On May 6, the United States House of Representatives passed the bill with its own amendment on a 367–59 vote, with six Representatives not voting and one Representative, Democrat Alan Grayson of Florida, voting present. All 250 Democrats casting votes, as well as 117 Republicans, voted yes; all of the 59 no votes were cast by Republicans.

The Senate then added an amendment to the House's amendment. The House accepted the final version of the bill on a 338–52 vote on May 18, with 43 Representatives not voting. All 224 Democrats casting votes, as well as 114 Republicans, voted yes. Fifty-two Republicans voted no.

President Barack Obama signed the legislation into law on May 20 along with the Helping Families Save Their Homes Act of 2009, a bill concerned with mortgage foreclosure prevention.

== Amendments to fraud statutes ==
The Act changes the definition of a financial institution for the purposes of Federal criminal law to include mortgage lending businesses, which are defined as "organizations which finance or refinance any debt secured by an interest in real estate, including private mortgage companies and any subsidiaries of such organizations, and whose activities affect interstate or foreign commerce." , which makes it a federal offense to falsify loan documents submitted to a broad range of financial institutions, is amended to include mortgage lending businesses in that range, and for good measure also includes any other person "that makes in whole or in part a federally related mortgage loan".
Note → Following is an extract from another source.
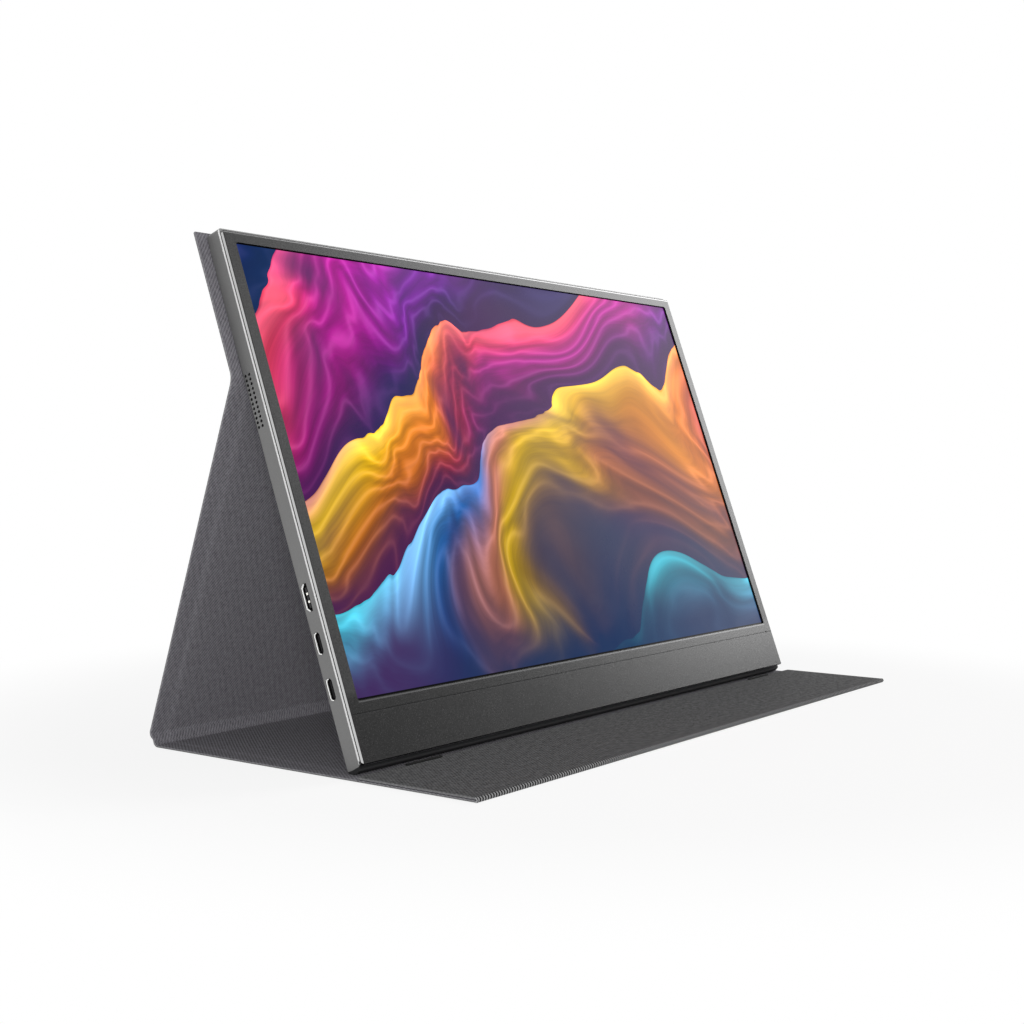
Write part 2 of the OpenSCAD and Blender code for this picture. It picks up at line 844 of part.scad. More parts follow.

The crime of major fraud against the United States, which previously covered only fraud in government procurement and contracts for services, is amended to include a wider range of government involvement, including grants under the American Recovery and Reinvestment Act of 2009, transactions under the Troubled Assets Relief Program, and any "other form of Federal assistance". FERA amends the definition of securities fraud, , to include fraud related to commodities futures and options in addition to the existing category of registered securities under the Securities Exchange Act of 1934.

Finally, the Act defines proceeds in the money laundering statute as "any property derived from or obtained or retained, directly or indirectly, through some form of unlawful activity, including the gross receipts of such activity". Previously, the term was left undefined, and was interpreted by the United States Supreme Court in United States v. Santos by a plurality of the justices as excluding gross receipts. A "Sense of the Congress" section suggests that senior prosecutors, such as a United States Attorney or superior, should be involved before certain kinds of money-laundering cases are instigated, and directs the Attorney General to deliver a yearly report on such cases for the next four years.

== Authorization for additional funding ==
Section 3 of the Act authorizes additional funding to detect and prosecute fraud at various federal agencies, specifically:
- $165,000,000 to the Department of Justice,
- $30,000,000 each to the Postal Inspection Service and the Office of the Inspector General at the United States Department of Housing and Urban Development (HUD/OIG)
- $20,000,000 to the Secret Service
- $21,000,000 to the Securities and Exchange Commission

These authorizations are made for the federal fiscal years beginning October 1, 2009 and 2010, after which point they expire, and are in addition to the previously authorized budgets for these agencies.

== False Claims Act restatement ==

Section 4 of FERA restates part of the False Claims Act, to "reflect the original intent of the law". This amendment is in reaction to the Supreme Court's 2008 decision in Allison Engine Co. v. United States ex rel. Sanders, in which the Court held that the mere involvement of Federal money was insufficient to bring a fraudulent claim or invoice within the scope of the False Claims Act. The amended subsection (a) of effectively reverses the Allison Engine decision, weakening the requirement to "a false record or statement material to a false or fraudulent claim", where a claim includes "any request or demand" related to a government program and which will be paid from funds supplied by the government.

== Financial Crisis Inquiry Commission ==
Finally, section 5 of the Act created the Financial Crisis Inquiry Commission, a legislative commission with each house of the United States Congress represented by three members appointed by the majority party and two members appointed by the minority, none of whom may be employees of the Federal government or any state or local government. The purpose of the commission is "to examine the causes, domestic and global, of the current financial and economic crisis in the United States."